(begin)

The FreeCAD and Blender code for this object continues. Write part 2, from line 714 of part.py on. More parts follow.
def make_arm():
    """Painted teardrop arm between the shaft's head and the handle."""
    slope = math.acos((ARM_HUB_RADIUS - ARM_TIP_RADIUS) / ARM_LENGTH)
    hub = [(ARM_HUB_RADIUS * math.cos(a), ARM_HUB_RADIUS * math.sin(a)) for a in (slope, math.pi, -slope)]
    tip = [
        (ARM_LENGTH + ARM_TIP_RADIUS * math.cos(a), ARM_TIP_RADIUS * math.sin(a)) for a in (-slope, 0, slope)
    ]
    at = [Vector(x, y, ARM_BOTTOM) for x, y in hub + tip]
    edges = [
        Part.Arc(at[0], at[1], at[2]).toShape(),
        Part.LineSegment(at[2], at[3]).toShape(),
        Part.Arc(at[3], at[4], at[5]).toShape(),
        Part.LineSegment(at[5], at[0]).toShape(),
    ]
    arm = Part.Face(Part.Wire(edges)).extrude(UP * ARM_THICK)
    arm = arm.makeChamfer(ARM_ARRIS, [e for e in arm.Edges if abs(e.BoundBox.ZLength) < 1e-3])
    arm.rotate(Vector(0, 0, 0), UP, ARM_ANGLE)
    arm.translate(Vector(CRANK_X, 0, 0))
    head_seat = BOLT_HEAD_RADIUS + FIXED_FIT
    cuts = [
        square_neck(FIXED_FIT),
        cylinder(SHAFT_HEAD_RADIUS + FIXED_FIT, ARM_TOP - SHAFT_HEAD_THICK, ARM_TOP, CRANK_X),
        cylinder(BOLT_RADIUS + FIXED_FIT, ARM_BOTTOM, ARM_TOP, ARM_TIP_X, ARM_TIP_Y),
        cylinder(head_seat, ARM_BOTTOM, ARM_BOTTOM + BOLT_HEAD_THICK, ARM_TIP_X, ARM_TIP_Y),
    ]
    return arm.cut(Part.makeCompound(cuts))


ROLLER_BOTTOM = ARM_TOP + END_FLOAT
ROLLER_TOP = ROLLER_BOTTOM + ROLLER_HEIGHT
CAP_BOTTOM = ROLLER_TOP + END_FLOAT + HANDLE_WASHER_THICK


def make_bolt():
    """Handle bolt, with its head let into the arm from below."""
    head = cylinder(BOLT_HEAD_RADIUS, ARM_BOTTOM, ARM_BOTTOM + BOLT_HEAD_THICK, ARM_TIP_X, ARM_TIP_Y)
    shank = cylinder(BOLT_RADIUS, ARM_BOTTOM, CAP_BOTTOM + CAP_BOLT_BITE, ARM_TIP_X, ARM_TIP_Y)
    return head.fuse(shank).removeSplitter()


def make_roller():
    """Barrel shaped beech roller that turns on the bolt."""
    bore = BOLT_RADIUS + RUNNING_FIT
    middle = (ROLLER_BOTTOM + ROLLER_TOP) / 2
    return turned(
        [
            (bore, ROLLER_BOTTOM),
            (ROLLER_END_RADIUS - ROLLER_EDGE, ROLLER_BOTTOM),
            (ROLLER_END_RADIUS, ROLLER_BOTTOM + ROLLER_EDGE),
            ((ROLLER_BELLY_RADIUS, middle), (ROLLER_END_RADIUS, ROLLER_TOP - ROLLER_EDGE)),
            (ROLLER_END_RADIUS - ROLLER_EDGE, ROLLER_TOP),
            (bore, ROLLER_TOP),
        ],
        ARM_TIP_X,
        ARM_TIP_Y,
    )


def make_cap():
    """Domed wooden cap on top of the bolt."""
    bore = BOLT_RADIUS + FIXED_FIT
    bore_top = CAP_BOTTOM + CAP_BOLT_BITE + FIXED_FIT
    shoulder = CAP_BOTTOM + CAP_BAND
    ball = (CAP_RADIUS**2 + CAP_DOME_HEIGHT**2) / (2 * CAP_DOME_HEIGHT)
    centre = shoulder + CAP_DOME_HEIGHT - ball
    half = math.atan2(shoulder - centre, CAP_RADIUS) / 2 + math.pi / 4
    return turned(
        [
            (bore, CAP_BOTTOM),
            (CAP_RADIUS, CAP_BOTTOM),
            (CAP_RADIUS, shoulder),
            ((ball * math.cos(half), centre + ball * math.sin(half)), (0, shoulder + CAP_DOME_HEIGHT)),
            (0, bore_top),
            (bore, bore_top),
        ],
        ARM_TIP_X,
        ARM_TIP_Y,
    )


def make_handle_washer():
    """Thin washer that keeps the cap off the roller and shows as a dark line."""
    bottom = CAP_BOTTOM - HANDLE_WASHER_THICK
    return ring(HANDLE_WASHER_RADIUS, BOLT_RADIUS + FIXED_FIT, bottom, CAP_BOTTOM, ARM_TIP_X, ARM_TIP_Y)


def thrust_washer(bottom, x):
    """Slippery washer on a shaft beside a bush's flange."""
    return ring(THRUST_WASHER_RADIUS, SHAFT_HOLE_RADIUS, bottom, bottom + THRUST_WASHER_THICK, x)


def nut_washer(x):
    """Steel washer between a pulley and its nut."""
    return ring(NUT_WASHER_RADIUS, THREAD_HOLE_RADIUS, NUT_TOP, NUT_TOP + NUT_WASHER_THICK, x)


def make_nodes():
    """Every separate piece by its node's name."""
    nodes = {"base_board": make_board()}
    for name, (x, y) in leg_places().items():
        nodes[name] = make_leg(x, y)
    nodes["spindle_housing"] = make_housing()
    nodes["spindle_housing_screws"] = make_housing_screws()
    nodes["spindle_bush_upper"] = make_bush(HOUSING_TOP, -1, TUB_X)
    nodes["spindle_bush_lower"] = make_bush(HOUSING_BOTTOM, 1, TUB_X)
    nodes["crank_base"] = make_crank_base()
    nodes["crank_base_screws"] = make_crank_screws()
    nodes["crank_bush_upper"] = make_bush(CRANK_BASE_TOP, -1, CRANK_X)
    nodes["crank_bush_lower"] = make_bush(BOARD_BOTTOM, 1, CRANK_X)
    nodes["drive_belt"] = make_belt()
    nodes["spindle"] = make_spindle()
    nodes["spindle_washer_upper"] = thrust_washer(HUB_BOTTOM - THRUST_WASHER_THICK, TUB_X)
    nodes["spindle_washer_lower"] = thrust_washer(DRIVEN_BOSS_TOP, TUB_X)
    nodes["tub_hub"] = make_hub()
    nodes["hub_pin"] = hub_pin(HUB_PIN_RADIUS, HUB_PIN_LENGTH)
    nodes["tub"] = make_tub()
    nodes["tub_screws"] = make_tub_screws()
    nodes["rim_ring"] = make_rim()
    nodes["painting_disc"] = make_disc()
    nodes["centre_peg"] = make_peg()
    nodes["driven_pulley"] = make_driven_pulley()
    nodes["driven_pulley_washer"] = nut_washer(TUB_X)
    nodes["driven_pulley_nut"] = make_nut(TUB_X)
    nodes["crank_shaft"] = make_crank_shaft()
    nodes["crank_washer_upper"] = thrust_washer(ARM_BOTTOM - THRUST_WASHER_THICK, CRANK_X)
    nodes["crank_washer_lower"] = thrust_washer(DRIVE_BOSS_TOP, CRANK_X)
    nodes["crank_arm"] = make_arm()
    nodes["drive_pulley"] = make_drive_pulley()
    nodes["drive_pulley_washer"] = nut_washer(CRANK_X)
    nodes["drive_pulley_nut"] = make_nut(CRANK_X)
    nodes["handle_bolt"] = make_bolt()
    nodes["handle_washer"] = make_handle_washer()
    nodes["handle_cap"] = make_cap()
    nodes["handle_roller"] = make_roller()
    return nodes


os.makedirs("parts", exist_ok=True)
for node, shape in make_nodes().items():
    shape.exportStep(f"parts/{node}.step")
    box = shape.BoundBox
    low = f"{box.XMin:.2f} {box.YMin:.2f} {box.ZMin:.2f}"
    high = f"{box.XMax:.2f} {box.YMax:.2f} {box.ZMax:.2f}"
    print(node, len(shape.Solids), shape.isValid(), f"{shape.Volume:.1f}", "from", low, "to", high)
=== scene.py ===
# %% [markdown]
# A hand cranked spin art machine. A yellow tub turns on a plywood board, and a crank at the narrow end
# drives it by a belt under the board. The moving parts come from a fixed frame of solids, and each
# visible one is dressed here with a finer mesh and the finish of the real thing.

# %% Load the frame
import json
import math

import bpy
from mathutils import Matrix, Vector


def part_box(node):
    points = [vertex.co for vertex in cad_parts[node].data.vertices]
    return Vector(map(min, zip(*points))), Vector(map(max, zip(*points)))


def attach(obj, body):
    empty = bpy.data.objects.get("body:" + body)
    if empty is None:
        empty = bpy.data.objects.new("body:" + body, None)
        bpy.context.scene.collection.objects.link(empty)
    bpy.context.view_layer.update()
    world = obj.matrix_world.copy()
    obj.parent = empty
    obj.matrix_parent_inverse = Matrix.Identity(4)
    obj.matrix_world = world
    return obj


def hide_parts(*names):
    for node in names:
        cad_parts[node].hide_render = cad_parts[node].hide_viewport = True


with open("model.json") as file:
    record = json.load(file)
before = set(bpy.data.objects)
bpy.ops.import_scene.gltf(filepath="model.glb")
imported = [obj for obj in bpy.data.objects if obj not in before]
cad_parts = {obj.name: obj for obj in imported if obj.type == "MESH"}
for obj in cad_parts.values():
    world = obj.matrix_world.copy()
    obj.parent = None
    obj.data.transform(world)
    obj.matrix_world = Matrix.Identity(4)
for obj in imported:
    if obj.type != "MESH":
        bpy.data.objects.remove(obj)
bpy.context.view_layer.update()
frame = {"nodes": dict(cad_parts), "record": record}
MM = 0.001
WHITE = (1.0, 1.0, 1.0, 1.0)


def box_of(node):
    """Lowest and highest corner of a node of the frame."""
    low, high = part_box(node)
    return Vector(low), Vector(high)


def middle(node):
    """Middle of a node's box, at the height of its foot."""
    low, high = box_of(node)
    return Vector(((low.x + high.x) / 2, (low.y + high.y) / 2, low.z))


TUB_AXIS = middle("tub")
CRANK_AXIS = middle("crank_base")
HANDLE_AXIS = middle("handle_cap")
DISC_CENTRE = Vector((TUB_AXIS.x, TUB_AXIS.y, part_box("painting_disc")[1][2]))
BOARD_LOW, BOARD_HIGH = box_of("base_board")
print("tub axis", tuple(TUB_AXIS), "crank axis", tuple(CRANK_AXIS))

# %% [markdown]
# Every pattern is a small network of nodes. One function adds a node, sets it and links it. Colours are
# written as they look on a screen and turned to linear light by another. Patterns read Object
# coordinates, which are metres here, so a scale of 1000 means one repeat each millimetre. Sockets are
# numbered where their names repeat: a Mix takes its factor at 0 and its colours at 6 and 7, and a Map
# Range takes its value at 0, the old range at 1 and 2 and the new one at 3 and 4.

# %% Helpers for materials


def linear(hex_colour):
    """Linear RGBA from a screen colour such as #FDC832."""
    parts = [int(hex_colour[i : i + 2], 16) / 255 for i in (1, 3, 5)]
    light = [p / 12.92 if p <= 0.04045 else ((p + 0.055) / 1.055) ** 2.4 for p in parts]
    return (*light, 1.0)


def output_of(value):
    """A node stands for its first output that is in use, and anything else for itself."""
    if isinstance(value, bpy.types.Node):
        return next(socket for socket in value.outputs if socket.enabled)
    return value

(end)
(begin)

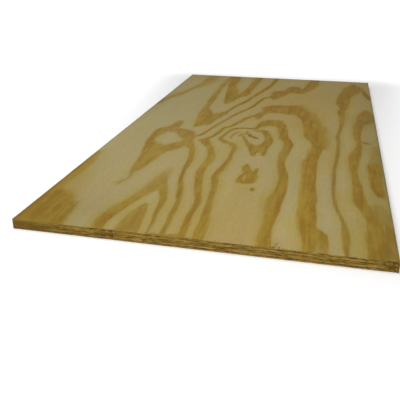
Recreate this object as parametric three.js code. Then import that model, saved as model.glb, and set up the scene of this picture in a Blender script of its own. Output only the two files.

(end)
(begin)

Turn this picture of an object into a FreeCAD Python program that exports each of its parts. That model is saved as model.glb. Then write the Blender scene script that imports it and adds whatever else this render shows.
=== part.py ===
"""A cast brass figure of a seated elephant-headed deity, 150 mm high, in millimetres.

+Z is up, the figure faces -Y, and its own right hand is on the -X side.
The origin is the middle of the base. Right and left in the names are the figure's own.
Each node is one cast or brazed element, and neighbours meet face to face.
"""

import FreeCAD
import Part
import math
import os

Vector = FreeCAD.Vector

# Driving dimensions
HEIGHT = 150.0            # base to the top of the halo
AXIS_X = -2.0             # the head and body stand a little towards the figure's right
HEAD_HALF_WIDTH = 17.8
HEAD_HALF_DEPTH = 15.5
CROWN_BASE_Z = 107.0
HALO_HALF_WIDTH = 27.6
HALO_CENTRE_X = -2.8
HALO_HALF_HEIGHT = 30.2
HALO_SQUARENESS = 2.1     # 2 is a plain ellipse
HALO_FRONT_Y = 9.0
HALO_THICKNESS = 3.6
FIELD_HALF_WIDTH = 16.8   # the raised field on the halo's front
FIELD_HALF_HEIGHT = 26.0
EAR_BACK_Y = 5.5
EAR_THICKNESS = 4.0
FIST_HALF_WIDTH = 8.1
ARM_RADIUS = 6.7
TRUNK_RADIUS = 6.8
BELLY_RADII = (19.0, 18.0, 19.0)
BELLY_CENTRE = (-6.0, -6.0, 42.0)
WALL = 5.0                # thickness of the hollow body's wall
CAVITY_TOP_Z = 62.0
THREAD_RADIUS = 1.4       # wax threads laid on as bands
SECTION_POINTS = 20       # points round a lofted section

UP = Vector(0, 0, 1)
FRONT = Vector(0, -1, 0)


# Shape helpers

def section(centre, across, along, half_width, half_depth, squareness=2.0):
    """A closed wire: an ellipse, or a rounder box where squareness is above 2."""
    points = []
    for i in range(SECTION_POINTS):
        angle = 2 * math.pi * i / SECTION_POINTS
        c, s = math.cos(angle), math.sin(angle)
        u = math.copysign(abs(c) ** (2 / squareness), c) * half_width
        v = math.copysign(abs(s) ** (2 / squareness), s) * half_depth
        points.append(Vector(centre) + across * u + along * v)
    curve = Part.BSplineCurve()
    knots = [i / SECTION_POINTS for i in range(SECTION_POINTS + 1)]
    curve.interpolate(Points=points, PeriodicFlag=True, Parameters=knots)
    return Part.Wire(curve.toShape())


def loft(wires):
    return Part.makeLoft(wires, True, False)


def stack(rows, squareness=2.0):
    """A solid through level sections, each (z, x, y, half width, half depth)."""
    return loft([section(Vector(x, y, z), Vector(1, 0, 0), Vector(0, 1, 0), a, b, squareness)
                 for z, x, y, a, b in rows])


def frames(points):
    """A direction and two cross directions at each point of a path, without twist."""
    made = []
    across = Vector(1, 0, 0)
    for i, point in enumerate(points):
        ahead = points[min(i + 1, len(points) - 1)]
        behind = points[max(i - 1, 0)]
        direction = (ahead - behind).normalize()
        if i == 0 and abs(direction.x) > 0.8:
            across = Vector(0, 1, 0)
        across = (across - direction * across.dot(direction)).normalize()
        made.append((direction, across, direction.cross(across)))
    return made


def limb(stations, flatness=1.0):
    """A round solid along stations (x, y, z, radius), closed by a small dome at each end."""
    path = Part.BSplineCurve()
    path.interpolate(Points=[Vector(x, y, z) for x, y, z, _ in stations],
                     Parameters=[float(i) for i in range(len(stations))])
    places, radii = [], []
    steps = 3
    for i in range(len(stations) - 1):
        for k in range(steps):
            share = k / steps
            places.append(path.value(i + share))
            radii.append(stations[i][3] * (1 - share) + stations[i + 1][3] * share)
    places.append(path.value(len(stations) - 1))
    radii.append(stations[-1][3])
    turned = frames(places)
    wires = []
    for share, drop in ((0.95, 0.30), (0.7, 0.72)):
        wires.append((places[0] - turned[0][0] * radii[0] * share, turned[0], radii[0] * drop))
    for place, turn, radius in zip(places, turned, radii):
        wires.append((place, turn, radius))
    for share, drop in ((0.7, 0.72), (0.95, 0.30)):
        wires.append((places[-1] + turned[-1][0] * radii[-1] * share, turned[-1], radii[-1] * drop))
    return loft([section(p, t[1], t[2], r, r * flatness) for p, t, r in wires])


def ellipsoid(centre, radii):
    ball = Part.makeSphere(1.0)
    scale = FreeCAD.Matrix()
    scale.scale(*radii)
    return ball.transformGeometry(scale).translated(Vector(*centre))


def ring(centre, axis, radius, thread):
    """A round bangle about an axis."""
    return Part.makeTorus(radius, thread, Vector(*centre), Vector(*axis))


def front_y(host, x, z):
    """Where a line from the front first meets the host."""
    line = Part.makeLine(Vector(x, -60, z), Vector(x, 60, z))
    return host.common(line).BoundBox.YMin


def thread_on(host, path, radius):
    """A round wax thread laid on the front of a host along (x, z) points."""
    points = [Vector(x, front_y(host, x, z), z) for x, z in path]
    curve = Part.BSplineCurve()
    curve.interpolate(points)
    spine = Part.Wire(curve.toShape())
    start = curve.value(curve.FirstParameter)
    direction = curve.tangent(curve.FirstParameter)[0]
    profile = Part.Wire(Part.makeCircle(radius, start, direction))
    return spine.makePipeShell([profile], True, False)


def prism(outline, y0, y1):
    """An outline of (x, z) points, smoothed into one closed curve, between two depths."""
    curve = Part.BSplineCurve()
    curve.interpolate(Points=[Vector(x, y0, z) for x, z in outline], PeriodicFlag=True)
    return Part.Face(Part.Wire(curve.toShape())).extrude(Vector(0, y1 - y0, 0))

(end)

### Work to do:
In the listing above, locate the line containing "return nodes" and the line containing "bpy.context.scene.collection.objects.link(empty)". Transcribe those two lines and everything between them, exactly as written.

### Result of the task:
    return nodes


os.makedirs("parts", exist_ok=True)
for node, shape in make_nodes().items():
    shape.exportStep(f"parts/{node}.step")
    box = shape.BoundBox
    low = f"{box.XMin:.2f} {box.YMin:.2f} {box.ZMin:.2f}"
    high = f"{box.XMax:.2f} {box.YMax:.2f} {box.ZMax:.2f}"
    print(node, len(shape.Solids), shape.isValid(), f"{shape.Volume:.1f}", "from", low, "to", high)
=== scene.py ===
# %% [markdown]
# A hand cranked spin art machine. A yellow tub turns on a plywood board, and a crank at the narrow end
# drives it by a belt under the board. The moving parts come from a fixed frame of solids, and each
# visible one is dressed here with a finer mesh and the finish of the real thing.

# %% Load the frame
import json
import math

import bpy
from mathutils import Matrix, Vector


def part_box(node):
    points = [vertex.co for vertex in cad_parts[node].data.vertices]
    return Vector(map(min, zip(*points))), Vector(map(max, zip(*points)))


def attach(obj, body):
    empty = bpy.data.objects.get("body:" + body)
    if empty is None:
        empty = bpy.data.objects.new("body:" + body, None)
        bpy.context.scene.collection.objects.link(empty)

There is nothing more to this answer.